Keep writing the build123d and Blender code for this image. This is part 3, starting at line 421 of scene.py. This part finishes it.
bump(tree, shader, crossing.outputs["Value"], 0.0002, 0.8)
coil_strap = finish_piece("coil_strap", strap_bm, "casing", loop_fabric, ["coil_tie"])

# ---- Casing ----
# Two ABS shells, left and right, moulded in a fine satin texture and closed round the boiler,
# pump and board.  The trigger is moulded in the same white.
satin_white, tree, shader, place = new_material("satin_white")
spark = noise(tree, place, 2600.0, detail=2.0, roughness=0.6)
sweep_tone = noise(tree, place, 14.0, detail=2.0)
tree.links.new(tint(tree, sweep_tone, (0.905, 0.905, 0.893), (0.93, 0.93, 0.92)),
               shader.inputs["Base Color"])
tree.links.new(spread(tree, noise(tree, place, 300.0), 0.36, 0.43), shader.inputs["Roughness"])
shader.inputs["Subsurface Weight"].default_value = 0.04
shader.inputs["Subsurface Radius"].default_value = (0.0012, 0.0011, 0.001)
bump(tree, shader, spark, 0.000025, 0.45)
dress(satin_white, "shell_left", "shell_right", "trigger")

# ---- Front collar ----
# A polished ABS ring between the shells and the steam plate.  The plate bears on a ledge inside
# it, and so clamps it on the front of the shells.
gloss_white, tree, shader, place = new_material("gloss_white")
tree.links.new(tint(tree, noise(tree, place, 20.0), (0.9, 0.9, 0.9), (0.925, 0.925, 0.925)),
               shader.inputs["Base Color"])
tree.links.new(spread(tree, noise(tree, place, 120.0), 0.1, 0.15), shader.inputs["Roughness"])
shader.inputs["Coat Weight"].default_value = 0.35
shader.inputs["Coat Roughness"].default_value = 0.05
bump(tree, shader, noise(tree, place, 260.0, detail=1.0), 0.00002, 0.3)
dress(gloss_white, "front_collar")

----

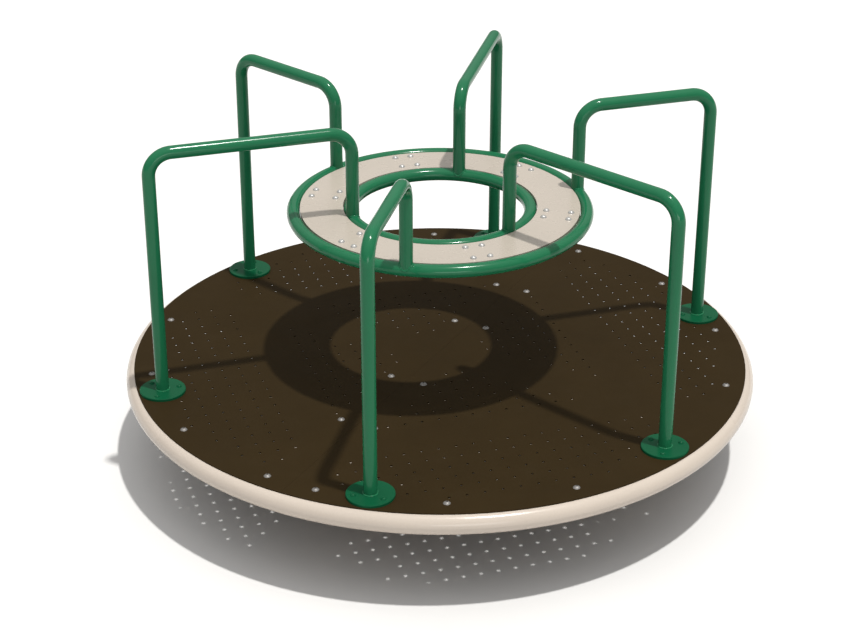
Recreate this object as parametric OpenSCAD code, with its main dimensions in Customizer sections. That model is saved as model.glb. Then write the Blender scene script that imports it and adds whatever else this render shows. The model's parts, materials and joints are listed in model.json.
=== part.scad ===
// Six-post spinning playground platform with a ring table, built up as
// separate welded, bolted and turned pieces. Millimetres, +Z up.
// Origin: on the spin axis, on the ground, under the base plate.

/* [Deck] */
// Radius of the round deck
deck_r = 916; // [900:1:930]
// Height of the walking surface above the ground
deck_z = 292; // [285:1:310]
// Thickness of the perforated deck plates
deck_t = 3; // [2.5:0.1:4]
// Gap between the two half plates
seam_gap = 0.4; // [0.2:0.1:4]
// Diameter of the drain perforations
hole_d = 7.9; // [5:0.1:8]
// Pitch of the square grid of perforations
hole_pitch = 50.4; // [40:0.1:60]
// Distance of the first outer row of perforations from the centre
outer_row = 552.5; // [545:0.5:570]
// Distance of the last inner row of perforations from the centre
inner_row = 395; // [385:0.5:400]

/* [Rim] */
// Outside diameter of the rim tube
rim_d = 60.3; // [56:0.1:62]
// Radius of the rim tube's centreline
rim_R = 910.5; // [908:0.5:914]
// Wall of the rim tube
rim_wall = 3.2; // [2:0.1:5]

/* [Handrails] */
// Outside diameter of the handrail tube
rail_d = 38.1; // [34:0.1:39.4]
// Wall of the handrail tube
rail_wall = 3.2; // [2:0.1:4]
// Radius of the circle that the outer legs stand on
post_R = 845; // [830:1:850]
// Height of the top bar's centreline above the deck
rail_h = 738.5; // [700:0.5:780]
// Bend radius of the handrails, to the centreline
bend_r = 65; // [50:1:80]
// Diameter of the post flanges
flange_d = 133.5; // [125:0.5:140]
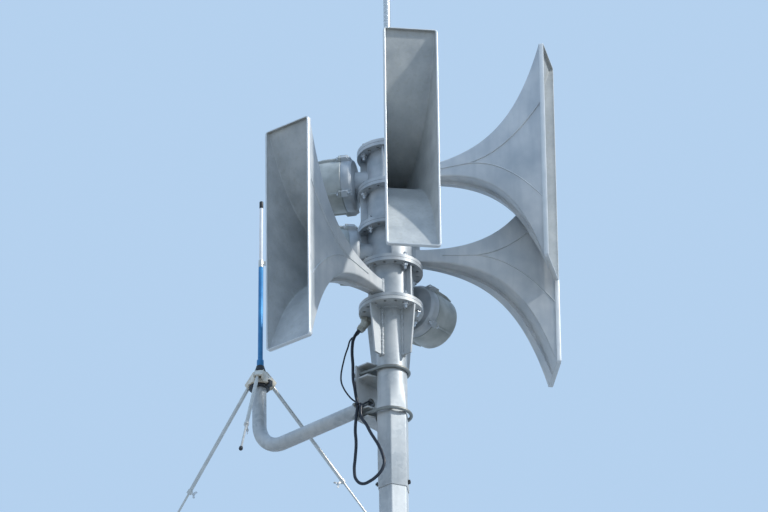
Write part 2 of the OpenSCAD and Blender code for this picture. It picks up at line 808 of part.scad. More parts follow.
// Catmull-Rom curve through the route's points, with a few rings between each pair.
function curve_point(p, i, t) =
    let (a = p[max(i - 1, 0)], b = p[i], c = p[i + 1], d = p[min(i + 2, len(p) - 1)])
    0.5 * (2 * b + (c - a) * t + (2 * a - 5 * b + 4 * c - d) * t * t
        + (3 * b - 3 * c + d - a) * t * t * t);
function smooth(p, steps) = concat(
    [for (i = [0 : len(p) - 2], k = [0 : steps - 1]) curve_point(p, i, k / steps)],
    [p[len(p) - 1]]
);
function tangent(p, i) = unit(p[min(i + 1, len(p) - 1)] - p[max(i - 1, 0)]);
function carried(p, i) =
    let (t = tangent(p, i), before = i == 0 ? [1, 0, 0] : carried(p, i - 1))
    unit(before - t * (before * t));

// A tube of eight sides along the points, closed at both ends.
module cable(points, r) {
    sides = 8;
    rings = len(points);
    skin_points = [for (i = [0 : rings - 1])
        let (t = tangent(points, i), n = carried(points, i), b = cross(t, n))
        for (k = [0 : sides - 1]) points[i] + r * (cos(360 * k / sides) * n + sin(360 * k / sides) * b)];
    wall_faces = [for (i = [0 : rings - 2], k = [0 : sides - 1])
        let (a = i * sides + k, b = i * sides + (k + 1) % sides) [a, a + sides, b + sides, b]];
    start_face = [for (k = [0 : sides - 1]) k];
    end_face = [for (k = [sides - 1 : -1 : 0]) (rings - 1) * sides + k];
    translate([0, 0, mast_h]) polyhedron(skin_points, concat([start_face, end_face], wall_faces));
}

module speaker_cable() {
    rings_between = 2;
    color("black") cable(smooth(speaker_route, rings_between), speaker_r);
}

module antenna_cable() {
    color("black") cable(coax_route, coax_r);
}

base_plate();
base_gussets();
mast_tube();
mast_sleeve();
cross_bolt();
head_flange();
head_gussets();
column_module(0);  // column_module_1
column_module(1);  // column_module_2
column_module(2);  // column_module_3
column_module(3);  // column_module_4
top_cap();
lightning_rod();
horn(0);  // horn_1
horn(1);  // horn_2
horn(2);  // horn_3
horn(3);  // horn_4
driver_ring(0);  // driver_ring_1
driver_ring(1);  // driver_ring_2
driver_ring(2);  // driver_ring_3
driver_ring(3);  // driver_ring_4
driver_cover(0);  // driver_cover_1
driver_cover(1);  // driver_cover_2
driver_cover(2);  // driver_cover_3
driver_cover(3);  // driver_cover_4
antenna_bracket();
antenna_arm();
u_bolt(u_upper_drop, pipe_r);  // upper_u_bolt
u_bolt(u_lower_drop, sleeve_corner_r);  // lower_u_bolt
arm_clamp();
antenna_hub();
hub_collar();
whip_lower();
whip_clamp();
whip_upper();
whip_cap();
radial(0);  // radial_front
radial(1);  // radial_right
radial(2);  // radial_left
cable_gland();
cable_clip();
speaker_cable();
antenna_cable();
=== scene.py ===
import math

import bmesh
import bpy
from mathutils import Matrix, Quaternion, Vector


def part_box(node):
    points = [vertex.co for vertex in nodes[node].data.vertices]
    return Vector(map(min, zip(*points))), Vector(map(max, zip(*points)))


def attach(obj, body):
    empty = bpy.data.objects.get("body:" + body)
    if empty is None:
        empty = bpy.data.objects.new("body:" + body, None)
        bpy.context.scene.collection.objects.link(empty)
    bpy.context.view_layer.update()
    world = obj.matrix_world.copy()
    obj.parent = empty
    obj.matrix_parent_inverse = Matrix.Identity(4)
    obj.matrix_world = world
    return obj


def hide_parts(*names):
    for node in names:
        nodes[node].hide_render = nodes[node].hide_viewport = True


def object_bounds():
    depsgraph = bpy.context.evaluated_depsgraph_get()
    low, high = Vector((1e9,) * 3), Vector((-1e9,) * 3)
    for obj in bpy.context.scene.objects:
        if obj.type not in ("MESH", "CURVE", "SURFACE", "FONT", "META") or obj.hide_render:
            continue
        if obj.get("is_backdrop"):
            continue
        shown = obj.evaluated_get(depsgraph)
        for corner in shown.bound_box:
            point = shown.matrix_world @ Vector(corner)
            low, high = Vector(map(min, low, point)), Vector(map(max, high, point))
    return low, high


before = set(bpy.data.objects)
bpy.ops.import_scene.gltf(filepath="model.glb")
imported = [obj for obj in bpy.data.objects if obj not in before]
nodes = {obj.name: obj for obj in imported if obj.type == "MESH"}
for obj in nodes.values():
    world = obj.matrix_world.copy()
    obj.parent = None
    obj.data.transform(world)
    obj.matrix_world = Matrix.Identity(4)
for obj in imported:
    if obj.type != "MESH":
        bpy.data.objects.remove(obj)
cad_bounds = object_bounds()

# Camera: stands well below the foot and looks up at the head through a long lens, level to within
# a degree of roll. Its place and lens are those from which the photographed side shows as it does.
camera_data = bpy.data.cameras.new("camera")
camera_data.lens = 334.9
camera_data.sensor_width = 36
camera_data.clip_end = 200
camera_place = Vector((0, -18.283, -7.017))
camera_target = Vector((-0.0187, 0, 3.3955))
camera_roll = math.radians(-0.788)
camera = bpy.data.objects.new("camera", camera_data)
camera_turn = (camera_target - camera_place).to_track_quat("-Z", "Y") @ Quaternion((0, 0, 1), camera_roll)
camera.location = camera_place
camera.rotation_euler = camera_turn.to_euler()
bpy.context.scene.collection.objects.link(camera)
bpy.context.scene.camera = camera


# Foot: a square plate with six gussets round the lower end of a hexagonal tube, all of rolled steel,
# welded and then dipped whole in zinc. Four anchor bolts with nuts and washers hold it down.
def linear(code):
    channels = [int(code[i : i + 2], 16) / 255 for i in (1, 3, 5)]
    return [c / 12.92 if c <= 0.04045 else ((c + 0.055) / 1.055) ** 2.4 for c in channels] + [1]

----

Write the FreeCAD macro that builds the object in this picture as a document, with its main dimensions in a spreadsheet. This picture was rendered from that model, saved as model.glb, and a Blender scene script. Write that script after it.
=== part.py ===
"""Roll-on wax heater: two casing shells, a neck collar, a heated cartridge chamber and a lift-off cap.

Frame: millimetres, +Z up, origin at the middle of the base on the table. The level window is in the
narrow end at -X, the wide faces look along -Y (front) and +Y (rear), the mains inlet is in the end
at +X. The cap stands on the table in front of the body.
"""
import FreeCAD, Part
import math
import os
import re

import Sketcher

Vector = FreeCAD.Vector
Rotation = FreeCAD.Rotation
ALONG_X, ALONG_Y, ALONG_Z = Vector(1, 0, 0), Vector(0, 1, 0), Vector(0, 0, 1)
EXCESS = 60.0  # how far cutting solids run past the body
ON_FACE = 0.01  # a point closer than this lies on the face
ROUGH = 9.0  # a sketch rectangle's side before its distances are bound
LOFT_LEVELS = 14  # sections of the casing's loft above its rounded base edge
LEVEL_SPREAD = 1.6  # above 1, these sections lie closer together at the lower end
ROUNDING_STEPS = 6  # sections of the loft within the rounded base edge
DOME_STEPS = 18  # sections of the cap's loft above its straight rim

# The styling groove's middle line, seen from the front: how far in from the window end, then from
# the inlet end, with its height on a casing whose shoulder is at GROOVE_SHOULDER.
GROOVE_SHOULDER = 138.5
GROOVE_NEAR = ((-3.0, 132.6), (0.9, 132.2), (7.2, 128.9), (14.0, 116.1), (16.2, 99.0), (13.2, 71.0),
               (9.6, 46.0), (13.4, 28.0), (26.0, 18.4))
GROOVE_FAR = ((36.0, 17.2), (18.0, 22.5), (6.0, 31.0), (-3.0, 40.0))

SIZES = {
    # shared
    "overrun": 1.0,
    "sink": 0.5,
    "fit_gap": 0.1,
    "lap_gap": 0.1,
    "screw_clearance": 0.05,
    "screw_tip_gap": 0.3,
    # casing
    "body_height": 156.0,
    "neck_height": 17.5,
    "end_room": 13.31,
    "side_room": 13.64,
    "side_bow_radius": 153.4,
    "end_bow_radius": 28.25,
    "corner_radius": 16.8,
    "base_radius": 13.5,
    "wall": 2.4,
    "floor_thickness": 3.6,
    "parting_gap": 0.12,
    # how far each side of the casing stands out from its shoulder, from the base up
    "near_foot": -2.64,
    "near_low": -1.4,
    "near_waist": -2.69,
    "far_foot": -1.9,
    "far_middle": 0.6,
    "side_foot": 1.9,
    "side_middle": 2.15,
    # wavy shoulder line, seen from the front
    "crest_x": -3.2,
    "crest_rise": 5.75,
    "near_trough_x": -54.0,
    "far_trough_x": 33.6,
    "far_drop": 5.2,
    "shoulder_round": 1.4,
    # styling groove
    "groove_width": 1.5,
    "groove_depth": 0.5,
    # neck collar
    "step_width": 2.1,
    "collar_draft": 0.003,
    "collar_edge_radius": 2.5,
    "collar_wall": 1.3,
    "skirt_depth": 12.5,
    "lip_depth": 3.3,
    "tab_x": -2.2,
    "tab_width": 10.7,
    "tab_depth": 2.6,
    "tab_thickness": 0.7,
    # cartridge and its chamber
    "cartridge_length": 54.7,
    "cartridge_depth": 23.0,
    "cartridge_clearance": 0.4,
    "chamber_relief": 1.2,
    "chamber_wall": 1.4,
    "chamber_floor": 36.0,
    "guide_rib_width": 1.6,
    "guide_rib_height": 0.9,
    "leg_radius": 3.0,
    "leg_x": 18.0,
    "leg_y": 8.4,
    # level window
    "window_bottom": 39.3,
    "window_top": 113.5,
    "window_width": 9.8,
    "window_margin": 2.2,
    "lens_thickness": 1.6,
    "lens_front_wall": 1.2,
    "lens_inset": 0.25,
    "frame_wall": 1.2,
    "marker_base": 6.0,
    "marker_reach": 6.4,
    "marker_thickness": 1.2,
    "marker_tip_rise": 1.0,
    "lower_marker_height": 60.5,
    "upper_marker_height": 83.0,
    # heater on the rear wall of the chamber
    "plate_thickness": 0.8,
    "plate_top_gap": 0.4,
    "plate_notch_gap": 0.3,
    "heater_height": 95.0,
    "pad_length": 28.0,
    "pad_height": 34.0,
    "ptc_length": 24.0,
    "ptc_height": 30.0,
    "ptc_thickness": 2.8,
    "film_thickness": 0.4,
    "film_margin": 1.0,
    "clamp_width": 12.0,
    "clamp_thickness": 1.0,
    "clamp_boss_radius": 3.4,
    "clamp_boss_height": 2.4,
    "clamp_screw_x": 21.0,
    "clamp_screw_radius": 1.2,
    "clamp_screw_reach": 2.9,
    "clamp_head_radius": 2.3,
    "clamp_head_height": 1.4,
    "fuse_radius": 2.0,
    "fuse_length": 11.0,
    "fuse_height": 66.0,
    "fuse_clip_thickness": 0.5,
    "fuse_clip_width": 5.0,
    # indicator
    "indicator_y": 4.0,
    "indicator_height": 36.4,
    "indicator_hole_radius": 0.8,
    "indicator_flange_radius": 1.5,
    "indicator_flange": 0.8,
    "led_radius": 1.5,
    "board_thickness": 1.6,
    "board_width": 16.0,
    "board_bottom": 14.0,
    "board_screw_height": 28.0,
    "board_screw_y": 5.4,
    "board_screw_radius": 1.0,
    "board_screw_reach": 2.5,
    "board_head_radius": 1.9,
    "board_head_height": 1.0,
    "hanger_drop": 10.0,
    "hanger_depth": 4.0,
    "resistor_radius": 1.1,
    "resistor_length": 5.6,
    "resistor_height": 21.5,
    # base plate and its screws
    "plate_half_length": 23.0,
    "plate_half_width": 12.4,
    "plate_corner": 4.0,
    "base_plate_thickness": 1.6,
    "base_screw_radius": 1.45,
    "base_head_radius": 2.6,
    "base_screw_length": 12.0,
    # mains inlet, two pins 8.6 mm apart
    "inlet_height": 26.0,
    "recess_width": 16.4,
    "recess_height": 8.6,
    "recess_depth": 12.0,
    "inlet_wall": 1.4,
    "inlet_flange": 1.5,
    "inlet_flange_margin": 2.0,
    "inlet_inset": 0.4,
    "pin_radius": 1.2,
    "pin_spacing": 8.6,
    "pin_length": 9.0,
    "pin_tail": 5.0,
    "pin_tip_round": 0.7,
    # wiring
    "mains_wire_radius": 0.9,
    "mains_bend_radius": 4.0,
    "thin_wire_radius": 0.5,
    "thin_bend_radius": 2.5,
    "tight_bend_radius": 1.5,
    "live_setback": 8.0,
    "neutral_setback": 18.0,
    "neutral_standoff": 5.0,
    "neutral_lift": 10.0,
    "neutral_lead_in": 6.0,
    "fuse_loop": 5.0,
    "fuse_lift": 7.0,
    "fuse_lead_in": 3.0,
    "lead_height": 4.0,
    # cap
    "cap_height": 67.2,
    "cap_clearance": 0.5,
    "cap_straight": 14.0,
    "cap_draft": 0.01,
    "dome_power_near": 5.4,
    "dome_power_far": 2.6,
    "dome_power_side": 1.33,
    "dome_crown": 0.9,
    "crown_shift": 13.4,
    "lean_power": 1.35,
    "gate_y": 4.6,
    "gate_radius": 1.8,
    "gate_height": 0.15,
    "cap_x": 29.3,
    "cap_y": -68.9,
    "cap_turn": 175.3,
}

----

- What needs to be done -
From the line with "whip_upper();" through the line with "obj.matrix_world = world", set down every line exactly and nothing besides.

- Written response -
whip_upper();
whip_cap();
radial(0);  // radial_front
radial(1);  // radial_right
radial(2);  // radial_left
cable_gland();
cable_clip();
speaker_cable();
antenna_cable();
=== scene.py ===
import math

import bmesh
import bpy
from mathutils import Matrix, Quaternion, Vector


def part_box(node):
    points = [vertex.co for vertex in nodes[node].data.vertices]
    return Vector(map(min, zip(*points))), Vector(map(max, zip(*points)))


def attach(obj, body):
    empty = bpy.data.objects.get("body:" + body)
    if empty is None:
        empty = bpy.data.objects.new("body:" + body, None)
        bpy.context.scene.collection.objects.link(empty)
    bpy.context.view_layer.update()
    world = obj.matrix_world.copy()
    obj.parent = empty
    obj.matrix_parent_inverse = Matrix.Identity(4)
    obj.matrix_world = world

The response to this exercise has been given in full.